▸ Exercise brief:
Copy each line that contains the string "from".

▸ Recorded data:

····················

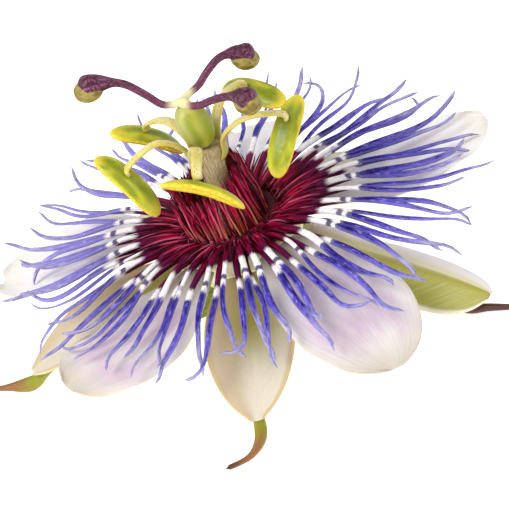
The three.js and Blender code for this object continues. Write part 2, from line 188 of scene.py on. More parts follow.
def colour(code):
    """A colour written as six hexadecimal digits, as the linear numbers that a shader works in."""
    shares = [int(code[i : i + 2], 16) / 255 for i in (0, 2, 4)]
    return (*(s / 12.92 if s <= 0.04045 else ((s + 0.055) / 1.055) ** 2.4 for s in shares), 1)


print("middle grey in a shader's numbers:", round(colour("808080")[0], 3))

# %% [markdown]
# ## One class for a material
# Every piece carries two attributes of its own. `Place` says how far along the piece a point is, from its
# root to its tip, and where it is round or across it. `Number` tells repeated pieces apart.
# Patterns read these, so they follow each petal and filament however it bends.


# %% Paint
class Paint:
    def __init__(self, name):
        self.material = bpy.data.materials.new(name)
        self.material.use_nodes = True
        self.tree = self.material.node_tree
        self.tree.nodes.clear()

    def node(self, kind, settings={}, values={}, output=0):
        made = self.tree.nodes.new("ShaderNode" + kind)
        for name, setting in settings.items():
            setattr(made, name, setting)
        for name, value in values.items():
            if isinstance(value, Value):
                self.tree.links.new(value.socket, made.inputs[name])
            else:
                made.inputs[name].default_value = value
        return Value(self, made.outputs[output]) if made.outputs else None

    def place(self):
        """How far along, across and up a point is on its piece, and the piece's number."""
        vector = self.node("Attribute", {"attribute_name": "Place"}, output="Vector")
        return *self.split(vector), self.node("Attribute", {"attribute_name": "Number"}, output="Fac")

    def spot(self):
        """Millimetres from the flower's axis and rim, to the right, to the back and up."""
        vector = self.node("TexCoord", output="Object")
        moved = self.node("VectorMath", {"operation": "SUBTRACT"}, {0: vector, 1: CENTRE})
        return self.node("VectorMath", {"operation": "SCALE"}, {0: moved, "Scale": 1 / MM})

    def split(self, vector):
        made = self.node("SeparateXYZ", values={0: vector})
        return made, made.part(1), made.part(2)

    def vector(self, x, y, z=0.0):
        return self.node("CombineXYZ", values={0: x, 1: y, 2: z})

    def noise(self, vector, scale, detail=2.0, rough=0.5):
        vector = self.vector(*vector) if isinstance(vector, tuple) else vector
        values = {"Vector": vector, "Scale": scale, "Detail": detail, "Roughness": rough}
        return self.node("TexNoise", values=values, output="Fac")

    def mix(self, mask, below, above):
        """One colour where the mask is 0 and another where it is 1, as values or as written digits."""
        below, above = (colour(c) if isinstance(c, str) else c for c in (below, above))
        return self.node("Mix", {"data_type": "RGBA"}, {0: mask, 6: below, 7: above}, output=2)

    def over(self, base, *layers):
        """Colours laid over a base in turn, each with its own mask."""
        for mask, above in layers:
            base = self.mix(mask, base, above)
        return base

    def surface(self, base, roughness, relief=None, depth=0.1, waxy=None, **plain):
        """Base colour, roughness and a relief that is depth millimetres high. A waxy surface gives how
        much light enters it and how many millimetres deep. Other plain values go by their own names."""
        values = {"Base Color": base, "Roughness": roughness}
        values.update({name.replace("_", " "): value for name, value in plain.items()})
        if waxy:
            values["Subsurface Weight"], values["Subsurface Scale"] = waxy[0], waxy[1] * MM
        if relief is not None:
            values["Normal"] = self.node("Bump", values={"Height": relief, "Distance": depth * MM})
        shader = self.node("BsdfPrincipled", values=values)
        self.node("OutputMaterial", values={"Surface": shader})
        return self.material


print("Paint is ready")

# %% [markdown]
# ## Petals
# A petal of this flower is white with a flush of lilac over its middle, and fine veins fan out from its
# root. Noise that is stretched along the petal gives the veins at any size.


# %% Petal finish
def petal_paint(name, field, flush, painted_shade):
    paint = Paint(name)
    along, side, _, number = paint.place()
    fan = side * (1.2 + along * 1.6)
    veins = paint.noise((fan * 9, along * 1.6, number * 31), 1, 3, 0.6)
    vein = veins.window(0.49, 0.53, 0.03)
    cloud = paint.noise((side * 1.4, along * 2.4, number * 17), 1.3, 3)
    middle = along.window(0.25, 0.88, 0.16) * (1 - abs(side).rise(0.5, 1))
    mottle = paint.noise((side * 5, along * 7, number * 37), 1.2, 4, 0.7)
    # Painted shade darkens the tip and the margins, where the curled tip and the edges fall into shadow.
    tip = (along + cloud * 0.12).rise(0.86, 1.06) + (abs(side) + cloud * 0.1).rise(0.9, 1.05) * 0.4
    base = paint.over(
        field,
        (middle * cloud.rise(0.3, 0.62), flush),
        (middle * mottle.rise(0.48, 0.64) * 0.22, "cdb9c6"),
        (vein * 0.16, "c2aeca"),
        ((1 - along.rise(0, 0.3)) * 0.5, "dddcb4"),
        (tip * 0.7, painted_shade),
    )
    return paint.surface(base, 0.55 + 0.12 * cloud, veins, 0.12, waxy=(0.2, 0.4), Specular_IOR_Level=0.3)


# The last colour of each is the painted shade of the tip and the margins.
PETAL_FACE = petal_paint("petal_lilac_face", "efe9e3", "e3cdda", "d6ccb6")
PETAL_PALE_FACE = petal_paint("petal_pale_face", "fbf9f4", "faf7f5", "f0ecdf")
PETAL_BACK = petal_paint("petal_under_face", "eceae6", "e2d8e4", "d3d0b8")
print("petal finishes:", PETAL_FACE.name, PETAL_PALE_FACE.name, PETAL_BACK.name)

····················

▸ Result below:
The three.js and Blender code for this object continues. Write part 2, from line 188 of scene.py on. More parts follow.
# Every piece carries two attributes of its own. `Place` says how far along the piece a point is, from its
        """Millimetres from the flower's axis and rim, to the right, to the back and up."""
# A petal of this flower is white with a flush of lilac over its middle, and fine veins fan out from its